In February 2014, he wrote on the forum: “I spent everything on pizza a long time ago. Aside from some change, I spent all I mined. As everyone knows, difficulty increased to match hash power, so mining was no longer worth it for me.” His initial offer was open, and other community members responded. In August 2010, he acknowledged: “I really can’t afford to keep doing this because I can’t generate thousands of cents a day anymore. Thanks to everyone who bought pizza for me.”

Some speculate that not all of those bitcoins were spent on pizzas; instead, they were distributed among new community members as part of the common practice at the time of distributing Bitcoin among enthusiasts when the currency had no perceptible value.

Laszlo Hanyecz’s Perspective on His Own Decisions

The most revealing aspect is how Hanyecz himself reflects on his choices today. When confronted with the reality that his transactions would be worth over $8.6 billion in today’s money, he responded with surprising calmness. By 2019, he saw his actions not as a failure but as an unexpected victory in a game with no clear rules.

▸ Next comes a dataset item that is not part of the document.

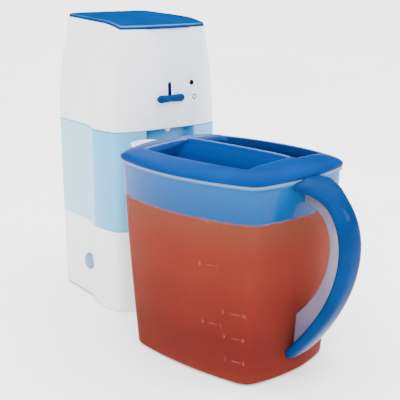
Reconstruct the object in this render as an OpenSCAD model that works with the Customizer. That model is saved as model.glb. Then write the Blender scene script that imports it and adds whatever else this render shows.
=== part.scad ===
// Iced tea maker: a brewing tower with a lift-off brew housing, and its lidded pitcher.
// Millimetres. +Z is up and the front faces -Y. The origin is on the table, under the
// middle of the pair as it stands: the tower behind, the pitcher in front of it.

/* [Tower] */
// Width of the tower between its front corners, at the seam under the brew housing
tower_w = 119; // [113:1:125]
// Depth of the tower from its front corners to its back
tower_d = 122; // [116:1:128]
// How far the front bows forward of its corners
front_bow = 10; // [6:0.5:12]
// How far each side swells beside the front lobes
side_swell = 6.5; // [4:0.5:7]
// Distance from the front corners back to the crest of the swell
swell_crest = 30; // [24:1:36]
// Distance from the front corners back to the end of the swell
swell_end = 59; // [56:1:64]
// Radius of the rear corners
rear_r = 9; // [6:0.5:14]
// Radius of the front corners
front_r = 3; // [2:0.5:5]
// Width of the channel down the front that takes the pitcher's spout
channel_w = 54; // [48:1:57]
// Depth of the channel down the front
channel_depth = 11; // [8:0.5:13]
// Height where the water reservoir meets the base
base_h = 85.4; // [80:0.2:92]
// Height of the seam between the reservoir and the brew housing
seam_z = 186.5; // [180:0.5:194]
// Height of the top of the tower's domed lid
tower_h = 297.5; // [290:0.5:302]
// How far the brew housing's front rim is below the top of the lid
rim_front_fall = 13; // [11:0.5:16]
// How far the brew housing's back rim is below the top of the lid
rim_back_fall = 5.1; // [4.7:0.1:7]
// How much narrower each side is at the rim than at the seam
rim_narrowing = 10.5; // [6:0.5:12]
// How much narrower each side is at the floor than at the seam
floor_narrowing = 1.4; // [0:0.2:3]

/* [Tower shells] */
// Wall of the base and of the brew housing
shell_wall = 2.4; // [2:0.1:3]
// Wall of the water reservoir
reservoir_wall = 2.2; // [1.8:0.1:2.6]
// Height of the deck that the reservoir stands on
deck_z = 79; // [75:0.5:80]
// Height of the floor of the brew housing above its seam
brew_floor_rise = 11; // [11:0.5:14]
// How far the reservoir's tongue stands up inside the brew housing
tongue_h = 8; // [5:0.5:9]
// How far the base's skirt is lifted off the table behind its front lobes
skirt_lift = 2; // [1:0.25:3]
// Thickness of the plate under the base
bottom_t = 2.4; // [2:0.2:3]
// Height of the rubber feet
foot_h = 3; // [2.4:0.2:4]
// Diameter of the rubber feet
foot_d = 13; // [10:0.5:16]

/* [Tower lid] */
// Thickness of the tower lid
lid_t = 2.2; // [1.8:0.1:3]
// Width of the finger tab on the lid's front edge
tab_w = 50; // [40:1:56]
// How far the finger tab stands out
tab_reach = 2.6; // [2:0.2:4]
// Diameter of the lid's hinge pin
pin_d = 2.4; // [2:0.1:3]
// Radius of the hinge knuckles
knuckle_r = 3.4; // [3:0.1:4]
// Length of the lid's hinge knuckle
knuckle_l = 36; // [28:1:44]
// Length of each hinge ear on the brew housing
ear_l = 7; // [5:0.5:10]

/* [Brewing parts] */
// Height of the strength lever's stem when it is down
lever_z = 216.5; // [213:0.5:217]
// Travel of the strength lever
lever_travel = 14; // [10:0.5:15]
// Width of the lever's wing knob
knob_w = 31; // [26:1:38]
// Height of the lever's wing knob
knob_h = 7.6; // [6:0.2:10]
// Thickness of the lever's wing knob at its ends
knob_t = 4.6; // [3.6:0.2:6]
// Diameter of the lever's stem
stem_d = 3.2; // [2.8:0.1:4]
// Half-width of the brew basket
basket_half_w = 42; // [36:1:43]
// Half-depth of the brew basket
basket_half_d = 37; // [32:1:38]
// Wall of the brew basket
basket_wall = 1.8; // [1.4:0.1:2.2]
// Height between the top of the brew basket and the front rim, for the spray arm
spray_room = 19.4; // [18.4:0.2:26]
// Bore of the valve seat in the basket
seat_bore = 5; // [4:0.5:6]
// Outer diameter of the drip nozzle
nozzle_d = 6; // [5:0.2:6.4]
// Bore of the drip nozzle
nozzle_bore = 3.6; // [3:0.2:4]
// Diameter of the spray head
spray_d = 56; // [44:1:64]

/* [Water and heat] */
// Outer diameter of the hot water riser
riser_d = 8; // [7:0.2:9]
// Bore of the hot water riser
riser_bore = 5.4; // [4.6:0.2:6]
// Sideways distance of the riser and of the reservoir outlet from the middle
pipe_x = 22; // [18:1:26]
// Distance of the riser and of the reservoir outlet in front of the tower's back
pipe_back = 19; // [18:1:23]
// Height of the heater's water tube
heater_z = 34; // [30:1:38]
// Outer diameter of the heater's water tube
heater_tube_d = 12; // [11:0.5:14]
// Outer diameter of the silicone hoses
hose_d = 13; // [12:0.5:14]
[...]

“A trade was made because both parties thought they were getting a good deal. I felt like I was winning at the internet, getting free food. I thought, ‘Oh my God, I’ve linked these GPUs together, now I’ll mine twice as fast. I’ll just eat free food; I’ll never have to buy food again…’”

His perspective captures something profound about Bitcoin’s early days. Hanyecz wasn’t investing in an asset of incalculable value; he was monetizing his hobby: “I coded this, mined bitcoin, and felt like I had won at the internet that day. I got pizza for contributing to an open-source project. Usually, a hobby is something that consumes time and money, and in this case, my hobby helped me get dinner.”

This is the true story of Laszlo Hanyecz: not of someone who made a catastrophic mistake, but of an engineer who, unknowingly, helped build the technical foundations of a global network that today exceeds trillions of dollars in value.